The new managers have delivered on profits, but premium income has flattened out and in fact declined in the last three years . Overall, private life insurance companies – which began only in 2000 after the government allowed limited foreign investment in the sector – have been able to acquire 35 per cent of the business at the cost of Life Insurance Corporation of India, the public sector behemoth which enjoyed a monopoly till the turn of the last century. But how sustainable are these profits?
Emphasis on Quality
Most private life insurers maintain the quality of the business they are underwriting now is significantly better than it was up to 2008/09 when premium income seemed to be growing exponentially. It is primarily because unit-linked insurance plans (ULIPs) are no longer in vogue and traditional term insurance plans have made a comeback. Even up to 2010, ULIPs comprised 83 per cent of the market; they are now down to 28 per cent. “Traditional plans tend to have more persistency than ULIPs,” says Anuj Agarwal, CEO and MD, Bajaj Allianz Life Insurance.
ULIPs, which are stock market-linked, are essentially investment products with insurance thrown in. Not surprisingly, their surrender rate – once the lock-in had been exhausted – was high. (Traditional term plans are those which offer insurance alone, with benefits – sum assured and bonus – that are fixed and clearly spelt out from the start.)
They declined once the insurance regulator, the Insurance Regulatory and Development Authority (IRDA) imposed stringent conditions on their sale – increasing the minimum lock-in period from three to five years, curbing agent commissions as well as the charges that could be imposed if policies were surrendered before the lock-in period ended, and insisting the sum assured should be at least 10 times the annual premium.
Their commissions shaved off, agents no longer push ULIPs as aggressively as before. Insurance companies too have had to rethink their strategies with IRDA strongly discouraging them from using penalties for premature discontinuance of policies as a significant revenue stream. “The new regulations have squeezed margins a bit,” says Rajesh Sud, CEO and MD of Max Life Insurance Company.
“The profitability of the industry is going to be different from what it was in the past. The challenge is how do you grow your business, how do you penetrate more and increase customer conversation without increasing cost and remaining within the parameters of the permitted product design.”
IRDA wants private life insurers to draw their profits in other ways – from the size of assets under management, sale of products, persistency of policies, etc. “The intent of the regulator is clear,” says Bakhshi of ICICI Prudential. “Profits should be sustainable over the long term and beneficial both to the company and to society at large.” He believes this will be a boon in the long run. “The consolidation phase has made both products and processes of private life insurers stronger,” he adds. “Growth in the next couple of years will be much more sustainable.”
Will ULIPs Return?
Some believe the boom in the stock market following the coming of the new government could revive ULIPs once more.

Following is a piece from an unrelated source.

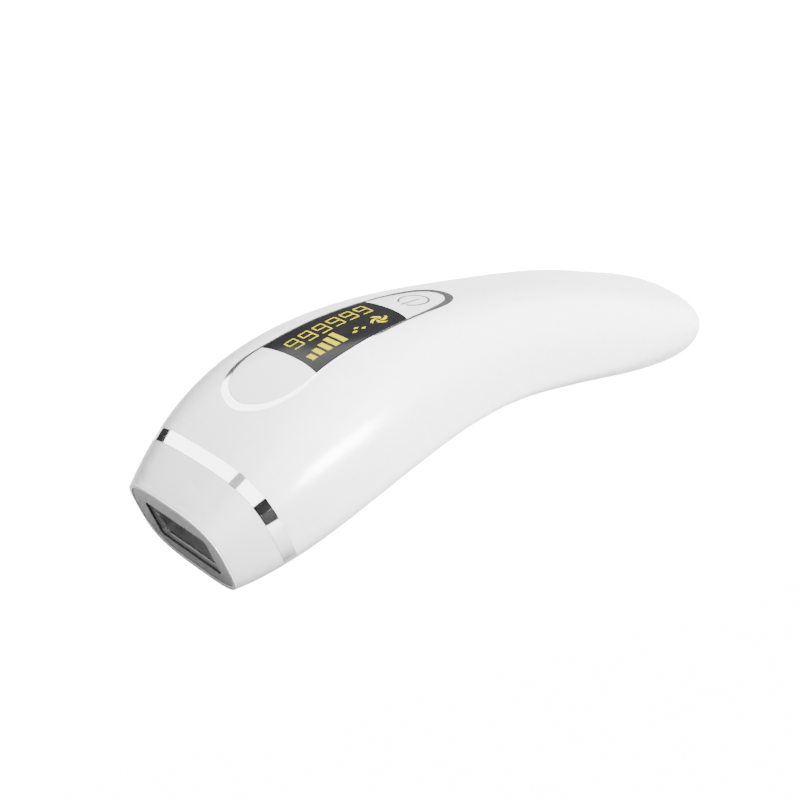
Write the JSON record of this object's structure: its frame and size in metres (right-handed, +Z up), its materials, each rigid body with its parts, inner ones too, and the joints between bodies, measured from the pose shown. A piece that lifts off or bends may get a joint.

If an investor has to choose between investing in ULIPs or mutual funds, he has every reason to opt for the former – lower charges, tax incentives with life insurance thrown in. “The cost structure of a ULIP product is very low,” says Agarwal of Bajaj Allianz. “If you compare a ULIP product with a mutual fund scheme, the former straightaway kills the latter.” Bajaj Allianz claims its Future Gain – a ULIP product – deducts a charge of just 1.35 per cent, while most mutual fund schemes take two to 2.5 per cent.
But others maintain ULIPs are done for, having acquired a dubious reputation after the way they were misrepresented by some agents in the past. It was in fact customer complaints about hidden charges and unexplained fine print in the ULIPs sold to them that partially prompted IRDA to act.
Sources of Profit
If private life insurers’ bottom lines are improving now, it is because of policy renewals rather than new policies being bought. (In long term life insurance policies, there is no profit in the first year premium, due to the commissions and expenses involved, but these reduce over successive years.) By now, most private life insurers have built a critical mass of policyholders and the business is paying back. SBI Life Insurance Co. Ltd, for instance, earned a total premium of Rs 10,740 crore in 2013/14 of which renewal premiums contributed Rs 5,673 crore. ICICI Prudential Life earned Rs 12,430 crore from its premiums in the same year of which Rs 8,669 crore came from renewals.
Cost efficiencies are also contributing to profits – private life insurers have begun to utilise their branches, employees and agents better. In the 2001 to 2008 period, many of them added agents indiscriminately, and this supported the initial growth. But now the dominant means of distributing life insurance products is tie-ups with banks and other corporate channels. All the big insurers are generating more than 50 per cent of their premiums through low cost banking channel. “Breaking even is also faster with a low cost banking channel,” says a private insurer.
The Road Ahead
Pankaj Razdan, who took over at Birla Sun Life last October, believes the relationship-based agency channel will be the dominant one in the future. “Insurers will start investing in agency model.”
Selling insurance policies online also offers further scope for cost rationalisation. “The ecosystem is gradually developing,” says Bakhshi. “Insurance products are being simplified. It is also now possible to do KYC (know your customer) authentication online.” Not everyone agrees. “It is gradually increasing but is still not big enough,” says Agarwal. “The total premium mobilised through online sales, including that of LIC, is just Rs 300 crore annually, which is too small.” But all are agreed that the potential is immense.
How IRDA’s future interventions play out also remains to be seen. “The industry should be nimble-footed and adapt to regulatory changes which are good for the customer,” says Bakhshi.
For post 2008 managers like him and Chaudhry, the worst is over. But bringing back growth remains the biggest challenge.